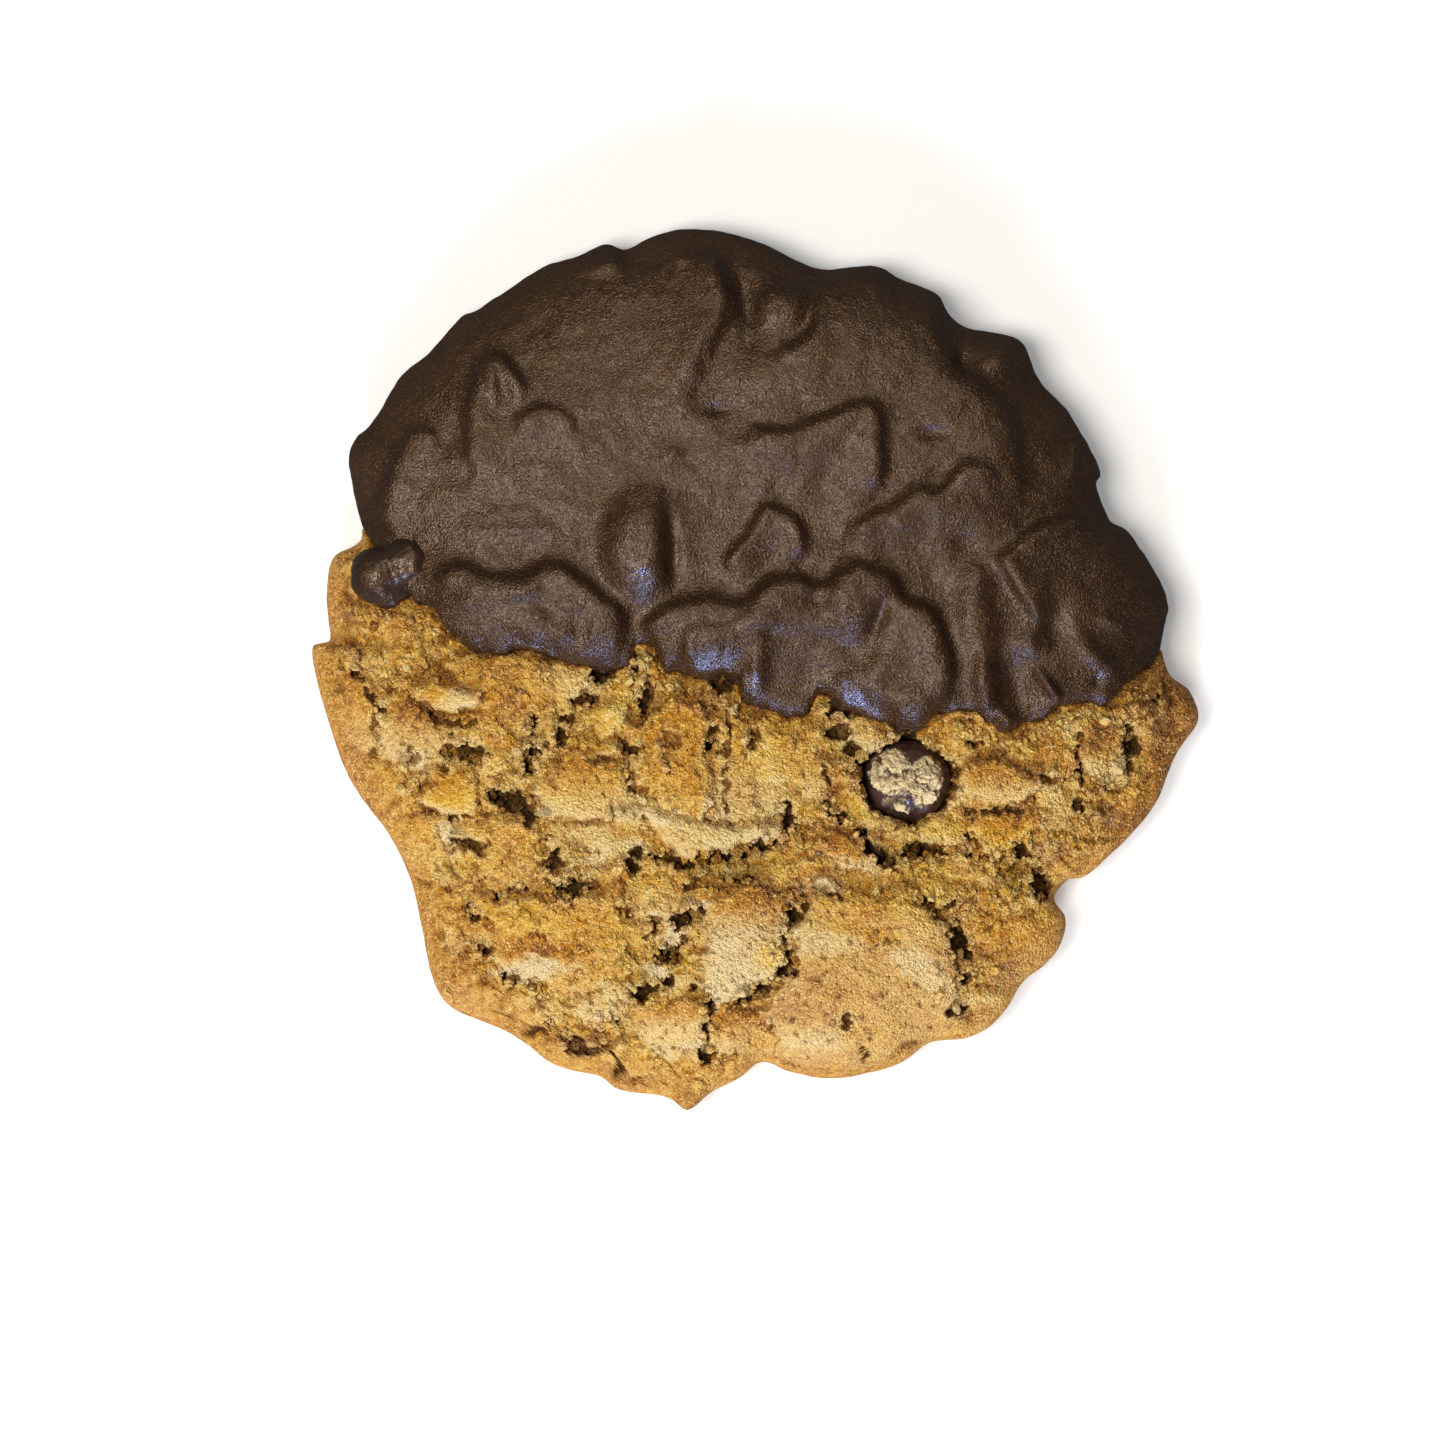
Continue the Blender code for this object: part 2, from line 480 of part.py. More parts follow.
def chip_mesh(name, room):
    """Flattened drop with a slightly wavy waist, grown by room on every side."""
    rings, sides = 9, 24
    level = np.linspace(-0.5 * math.pi, 0.5 * math.pi, rings + 2)[1:-1]
    bearing = np.arange(sides) * 2.0 * math.pi / sides
    wave = 1.0 + 0.04 * np.cos(3.0 * bearing + 0.6) + 0.03 * np.cos(5.0 * bearing + 2.0)
    turn = math.radians(CHIP_TURN)
    loops = []
    for angle in level:
        out = math.cos(angle) ** 0.8 * wave
        x = (CHIP_HALF[0] + room) * out * np.cos(bearing)
        y = (CHIP_HALF[1] + room) * out * np.sin(bearing)
        z = np.full(sides, (CHIP_HALF[2] + room) * math.sin(angle))
        turned = (x * math.cos(turn) - y * math.sin(turn), x * math.sin(turn) + y * math.cos(turn), z)
        loops.append(np.stack(turned, axis=-1) + np.array(CHIP_AT))
    up = np.array([0.0, 0.0, CHIP_HALF[2] + room])
    return skin_mesh(name, np.array(CHIP_AT) - up, loops, np.array(CHIP_AT) + up)


def build():
    """The three pieces: the biscuit with the chip's pocket cut out, its coat and the chip."""
    for old in list(bpy.data.objects):
        bpy.data.objects.remove(old, do_unlink=True)
    biscuit = add_object("biscuit", biscuit_mesh())
    add_material(biscuit, CRUST_FINISH)
    coat = add_object("chocolate_coat", coat_mesh())
    add_material(coat, COAT_FINISH)
    chip = add_object("chocolate_chip", chip_mesh("chocolate_chip", 0.0))
    add_material(chip, CHIP_FINISH)

    cutter = add_object("chip_pocket_cutter", chip_mesh("chip_pocket_cutter", CHIP_ROOM))
    cutter.hide_render = True
    cutter.display_type = "WIRE"
    pocket = biscuit.modifiers.new("chip_pocket", "BOOLEAN")
    pocket.operation = "DIFFERENCE"
    pocket.object = cutter


build()
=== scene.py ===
"""Looks of a craggy drop biscuit whose upper part is dipped in dark chocolate.

The biscuit lies flat, +Z up, with its bare crust towards -Y and the chocolate towards +Y. Sizes
are in millimetres and degrees, and MM turns them into metres where a mesh is made.

Every skin is a stack of closed cross-cuts, computed as whole arrays: rows of the array are cuts,
columns run over the top from the left rim to the right rim and back along the underside.
"""

import itertools
import math

import bpy
import numpy as np
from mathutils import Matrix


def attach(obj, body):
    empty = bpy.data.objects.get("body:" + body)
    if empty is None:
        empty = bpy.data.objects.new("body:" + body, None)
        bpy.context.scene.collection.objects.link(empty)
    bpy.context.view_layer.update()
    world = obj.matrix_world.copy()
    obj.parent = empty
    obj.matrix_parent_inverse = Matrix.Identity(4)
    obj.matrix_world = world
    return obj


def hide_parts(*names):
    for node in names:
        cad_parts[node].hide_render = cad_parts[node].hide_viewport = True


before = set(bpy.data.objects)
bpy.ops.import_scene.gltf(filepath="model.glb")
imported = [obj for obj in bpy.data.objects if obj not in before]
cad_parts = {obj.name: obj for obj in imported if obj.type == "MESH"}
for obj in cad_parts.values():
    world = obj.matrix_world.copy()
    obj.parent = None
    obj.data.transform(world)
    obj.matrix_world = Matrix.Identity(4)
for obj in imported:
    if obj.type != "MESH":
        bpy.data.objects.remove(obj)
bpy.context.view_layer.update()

MM = 0.001
SEED = 4

# Body of the biscuit: the widest level of its edge, the rise from there to the middle and how flat
# that is, where the underside turns up, how low the crust's floor lies under the dome, and the
# outer shares of the dome where its relief fades and where the crust has a skin.
EDGE_HEIGHT = 3.5
CROWN = 9.0
CROWN_FLATNESS = 4.0
FOOT_START = 0.9
CRUST_DROP = 2.0
RIM_FADE = 0.05
RIM_SKIN = 0.10

# Where crust and chocolate meet: the depth of the lip's foot over the dome and at the rim, how far
# back the lip is round, how deep the coat's inside lies, and how deep the crust's core under it.
LIP_DEPTH = (2.4, 0.9)
LIP_ROUND = 2.0
COAT_INSIDE = 2.3
CORE_INSET = 2.6

# Raggedness of edges: a push by noise, then the size and the pull of the cells they break off in.
SLAB_BREAKS = (0.45, ((1.7, 0.45), (0.8, 0.45)))
HOLE_BREAKS = (0.35, ((1.3, 0.5), (0.6, 0.5)))
CHIP_BREAKS = (0.15, ((0.7, 0.5), (0.35, 0.4)))

# Slabs and nubs of the crust: how far a smooth edge is straightened, the width of an edge and what
# its north end adds, how far and how wide a border is worn down, the slants left to chance, how
# square a nub is, a brow's width, from where an edge takes the piece's tone, and what the pale
# south lip adds to bake, flour and shade, with its width. The lip's paleness is partly the pale
# broken crumb and partly painted light on the edge that faces the light.
SMOOTH_EDGE = 0.6
EDGE_WIDTH = (0.45, 1.6)
WORN_BORDER = (0.28, 0.9)
SLAB_SLANT = 0.03
NUB_SLANT = 0.05
NUB_SQUARENESS = 2.6
BROW_WIDTH = 0.8
TINTED_FROM = 0.3
SOUTH_LIP = (-0.12, 0.42, 0.0)
SOUTH_LIP_WIDTH = 0.55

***

Every line of the material must be returned exactly as it appears.

● FINAL RESULT
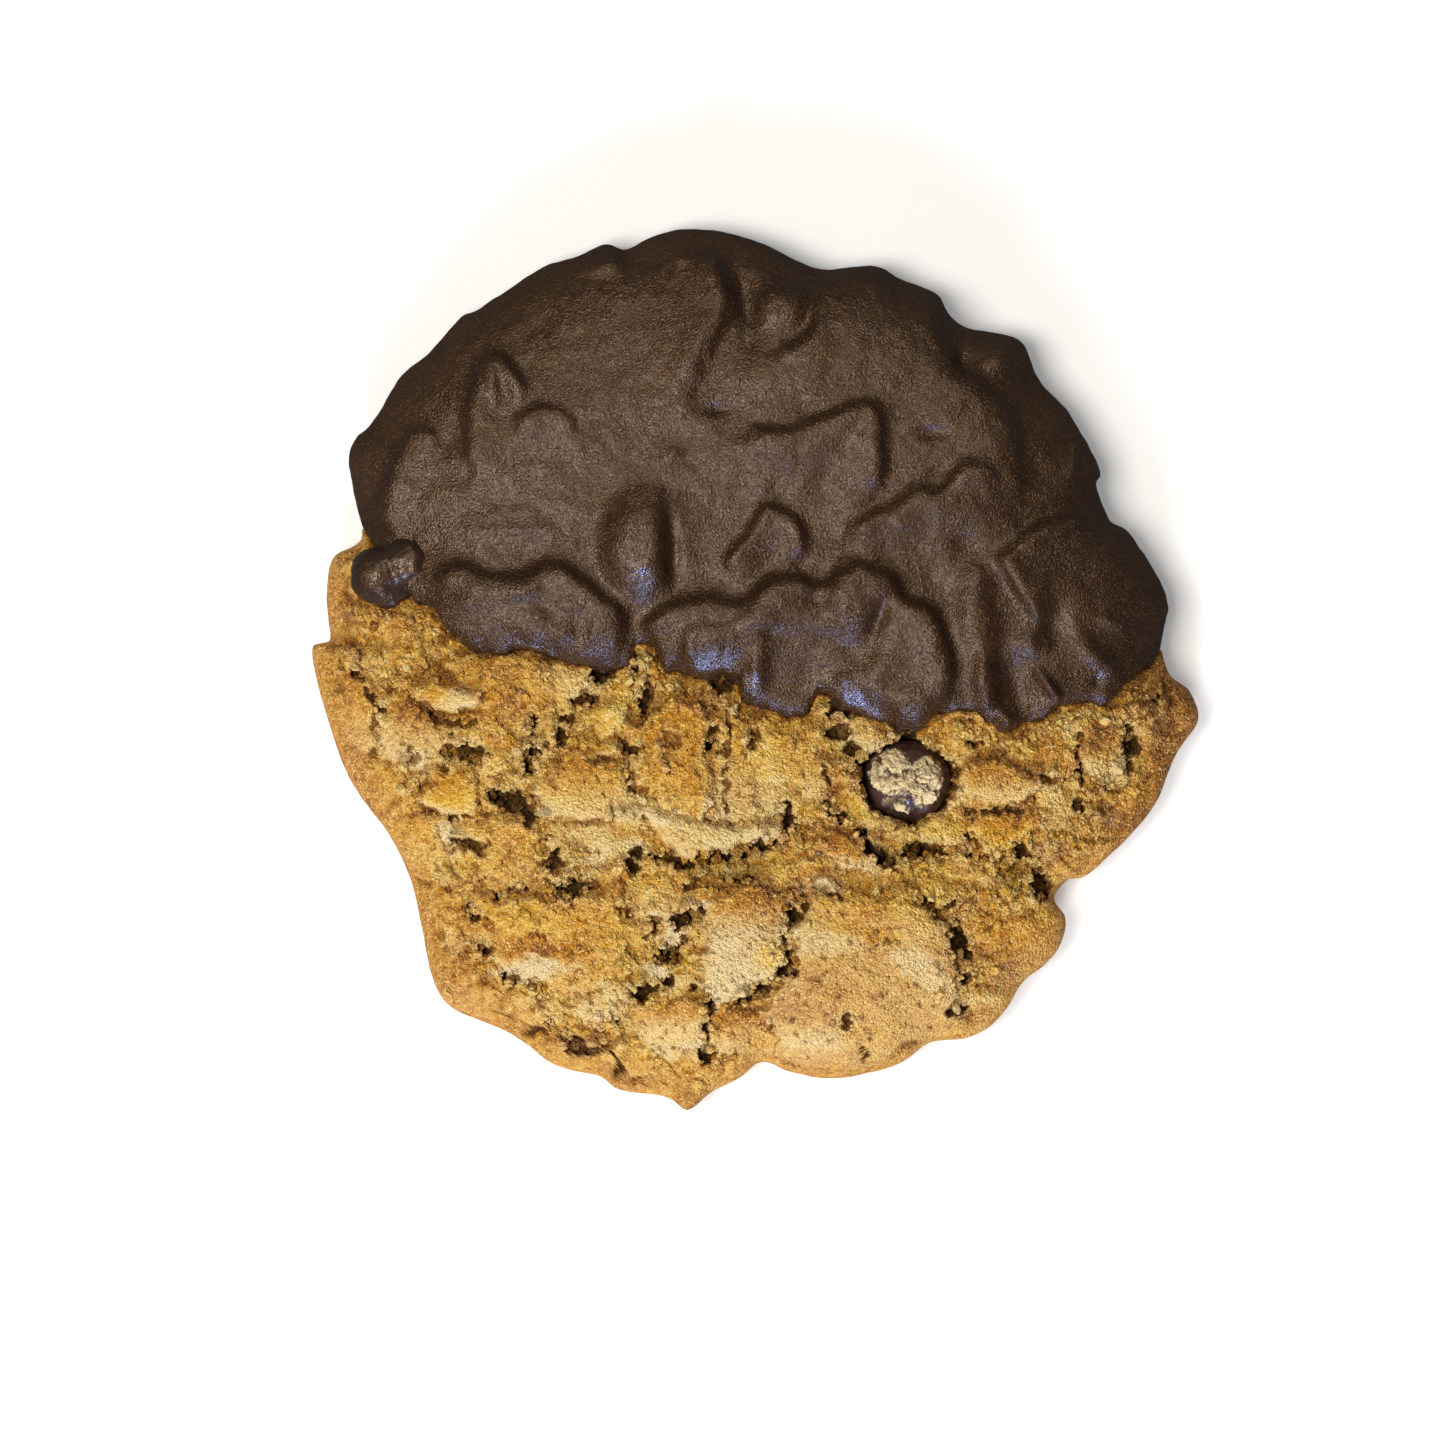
Continue the Blender code for this object: part 2, from line 480 of part.py. More parts follow.
def chip_mesh(name, room):
    """Flattened drop with a slightly wavy waist, grown by room on every side."""
    rings, sides = 9, 24
    level = np.linspace(-0.5 * math.pi, 0.5 * math.pi, rings + 2)[1:-1]
    bearing = np.arange(sides) * 2.0 * math.pi / sides
    wave = 1.0 + 0.04 * np.cos(3.0 * bearing + 0.6) + 0.03 * np.cos(5.0 * bearing + 2.0)
    turn = math.radians(CHIP_TURN)
    loops = []
    for angle in level:
        out = math.cos(angle) ** 0.8 * wave
        x = (CHIP_HALF[0] + room) * out * np.cos(bearing)
        y = (CHIP_HALF[1] + room) * out * np.sin(bearing)
        z = np.full(sides, (CHIP_HALF[2] + room) * math.sin(angle))
        turned = (x * math.cos(turn) - y * math.sin(turn), x * math.sin(turn) + y * math.cos(turn), z)
        loops.append(np.stack(turned, axis=-1) + np.array(CHIP_AT))
    up = np.array([0.0, 0.0, CHIP_HALF[2] + room])
    return skin_mesh(name, np.array(CHIP_AT) - up, loops, np.array(CHIP_AT) + up)


def build():
    """The three pieces: the biscuit with the chip's pocket cut out, its coat and the chip."""
    for old in list(bpy.data.objects):
        bpy.data.objects.remove(old, do_unlink=True)
    biscuit = add_object("biscuit", biscuit_mesh())
    add_material(biscuit, CRUST_FINISH)
    coat = add_object("chocolate_coat", coat_mesh())
    add_material(coat, COAT_FINISH)
    chip = add_object("chocolate_chip", chip_mesh("chocolate_chip", 0.0))
    add_material(chip, CHIP_FINISH)

    cutter = add_object("chip_pocket_cutter", chip_mesh("chip_pocket_cutter", CHIP_ROOM))
    cutter.hide_render = True
    cutter.display_type = "WIRE"
    pocket = biscuit.modifiers.new("chip_pocket", "BOOLEAN")
    pocket.operation = "DIFFERENCE"
    pocket.object = cutter


build()
=== scene.py ===
"""Looks of a craggy drop biscuit whose upper part is dipped in dark chocolate.

The biscuit lies flat, +Z up, with its bare crust towards -Y and the chocolate towards +Y. Sizes
are in millimetres and degrees, and MM turns them into metres where a mesh is made.

Every skin is a stack of closed cross-cuts, computed as whole arrays: rows of the array are cuts,
columns run over the top from the left rim to the right rim and back along the underside.
"""

import itertools
import math

import bpy
import numpy as np
from mathutils import Matrix


def attach(obj, body):
    empty = bpy.data.objects.get("body:" + body)
    if empty is None:
        empty = bpy.data.objects.new("body:" + body, None)
        bpy.context.scene.collection.objects.link(empty)
    bpy.context.view_layer.update()
    world = obj.matrix_world.copy()
    obj.parent = empty
    obj.matrix_parent_inverse = Matrix.Identity(4)
    obj.matrix_world = world
    return obj


def hide_parts(*names):
    for node in names:
        cad_parts[node].hide_render = cad_parts[node].hide_viewport = True


before = set(bpy.data.objects)
bpy.ops.import_scene.gltf(filepath="model.glb")
imported = [obj for obj in bpy.data.objects if obj not in before]
cad_parts = {obj.name: obj for obj in imported if obj.type == "MESH"}
for obj in cad_parts.values():
    world = obj.matrix_world.copy()
    obj.parent = None
    obj.data.transform(world)
    obj.matrix_world = Matrix.Identity(4)
for obj in imported:
    if obj.type != "MESH":
        bpy.data.objects.remove(obj)
bpy.context.view_layer.update()

MM = 0.001
SEED = 4

# Body of the biscuit: the widest level of its edge, the rise from there to the middle and how flat
# that is, where the underside turns up, how low the crust's floor lies under the dome, and the
# outer shares of the dome where its relief fades and where the crust has a skin.
EDGE_HEIGHT = 3.5
CROWN = 9.0
CROWN_FLATNESS = 4.0
FOOT_START = 0.9
CRUST_DROP = 2.0
RIM_FADE = 0.05
RIM_SKIN = 0.10

# Where crust and chocolate meet: the depth of the lip's foot over the dome and at the rim, how far
# back the lip is round, how deep the coat's inside lies, and how deep the crust's core under it.
LIP_DEPTH = (2.4, 0.9)
LIP_ROUND = 2.0
COAT_INSIDE = 2.3
CORE_INSET = 2.6

# Raggedness of edges: a push by noise, then the size and the pull of the cells they break off in.
SLAB_BREAKS = (0.45, ((1.7, 0.45), (0.8, 0.45)))
HOLE_BREAKS = (0.35, ((1.3, 0.5), (0.6, 0.5)))
CHIP_BREAKS = (0.15, ((0.7, 0.5), (0.35, 0.4)))

# Slabs and nubs of the crust: how far a smooth edge is straightened, the width of an edge and what
# its north end adds, how far and how wide a border is worn down, the slants left to chance, how
# square a nub is, a brow's width, from where an edge takes the piece's tone, and what the pale
# south lip adds to bake, flour and shade, with its width. The lip's paleness is partly the pale
# broken crumb and partly painted light on the edge that faces the light.
SMOOTH_EDGE = 0.6
EDGE_WIDTH = (0.45, 1.6)
WORN_BORDER = (0.28, 0.9)
SLAB_SLANT = 0.03
NUB_SLANT = 0.05
NUB_SQUARENESS = 2.6
BROW_WIDTH = 0.8
TINTED_FROM = 0.3
SOUTH_LIP = (-0.12, 0.42, 0.0)
SOUTH_LIP_WIDTH = 0.55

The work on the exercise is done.